Change Through Humility

Thanks be to God, the bullying and brutality all across the sad length of human history — our defunct strategies — are not our only hope. There is also the Jesus way of changing the world. Isaiah introduces this humble servant with words from God himself:

Behold my servant, whom I uphold,
     my chosen, in whom my soul delights;
I have put my Spirit upon him;
     he will bring forth justice to the nations.
He will not cry aloud or lift up his voice,
     or make it heard in the street;
a bruised reed he will not break,
     and a faintly burning wick he will not quench;
     he will faithfully bring forth justice.
He will not grow faint or be discouraged
     till he has established justice in the earth;
     and the coastlands wait for his law. (Isaiah 42:1–4)

The key word is justice. We see it three times. Isaiah’s Hebrew is not easy to translate. The English word justice is accurate, but the Hebrew suggests more than legal correctness.

This word is used, for example, in the book of Exodus for the plan of the tabernacle (Exodus 26:30). God gave Moses a kind of blueprint for building the tabernacle, and it came out just right. That’s the word Isaiah uses. It tells us that God has a plan, a blueprint, for truly human existence. But we can’t achieve it by fighting to get our own way. “He will bring forth justice” the Jesus way — by serving us, as an egoless nobody.

He Heals the Bruised

He was not Jesus the Great, to outmatch Cyrus the Great. He came to us as the Lord’s servant, with spiritual power not of this world. Two thousand years ago, with no fanfare, no hoopla, Jesus began a change that will not stop until all his people are healed (Matthew 12:15–21).

A world conqueror with no threats, no saber-rattling, no big-deal-ness? Jesus lived so modestly that no one paid him much attention until he started performing miracles. Even then, his miracles were always to help someone else, never himself.

“A bruised reed he will not break, and a faintly burning wick he will not quench” is a roundabout way of saying he will heal that bruised reed and will rekindle that faintly burning wick. Jesus restores broken people. He isn’t recruiting the heavy-hitters. He wants wounded people, exhausted people, people with doubts, people with weaknesses, injured by their own sins and by the sins of others. Those are the people he brings into his kingdom and serves.

Jesus is the only world leader who can say to us, “Come to me, all who labor and are heavy laden, and I will give you rest” (Matthew 11:28).

He Never Grows Weary

But can Jesus handle all this human need we bring to him? What about all my need, plus yours? Does he care enough and love enough and forgive enough, to make everything right again for everyone who comes to him? Look again:

He will not grow faint or be discouraged
     till he has established justice in the earth,
     and the coastlands wait for his law. (Isaiah 42:4)

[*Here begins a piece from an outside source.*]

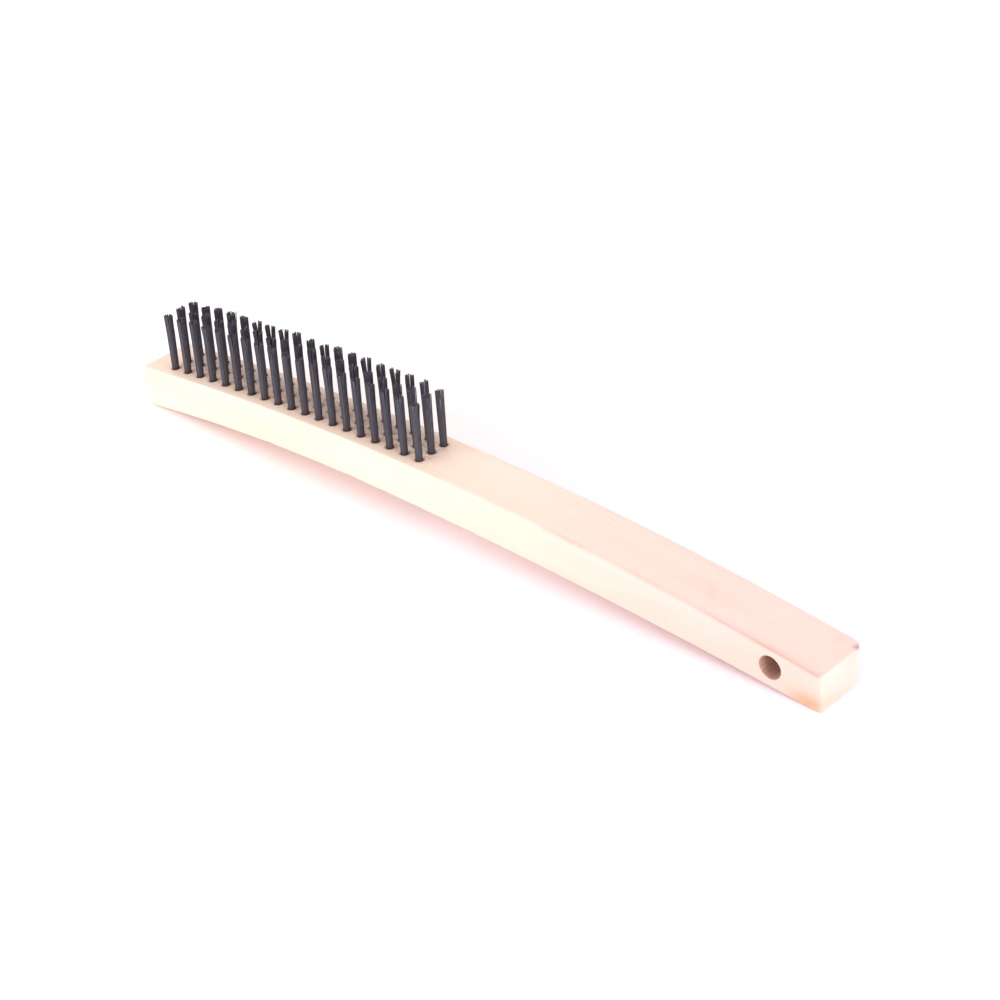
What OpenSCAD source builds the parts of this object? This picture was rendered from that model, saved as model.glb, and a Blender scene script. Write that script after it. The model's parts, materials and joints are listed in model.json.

“Today, the risen Jesus is caring for our needs, and he is not overwhelmed.”

He is gentle, but not weak like us. We start projects with high hopes. Later, we quit. But at his cross, the servant of the Lord took all our failures to himself as if they were his own. Today, the risen Jesus is caring for our needs, and he is not overwhelmed. He doesn’t need to get away from it all for a few days. Right now, as you’re reading this, Jesus is not tired, and he is not tired of you.

The Jesus Way to Change

A new world of perfect justice, created the Jesus way, is not an ideal we must attain. It is a promise of God that he will fulfill.

Even “the coastlands,” Isaiah says, will wait eagerly for his new way of life. And the coastlands were the most remote areas Isaiah could think of. The complete triumph of the gospel is not a hot trend to hit the big cities but leave out the boondocks. There’s just no pride in Jesus at all. His heart is moved for you, wherever you are.

This world will never change by our tribe, whoever that might be, finally winning so big that the victory can’t be reversed. Our tragic world has already begun to change for the better — the Jesus way. Here we find the delight of God, the Holy Spirit, humble modesty, gentle healing, faithful resilience — all of this in Jesus Christ crucified, risen, reigning, and returning.

Advent reminds us not to stake our hopes for the future on worldly strategies. Let’s dare to follow the Jesus way. It’s how his new world appears even now.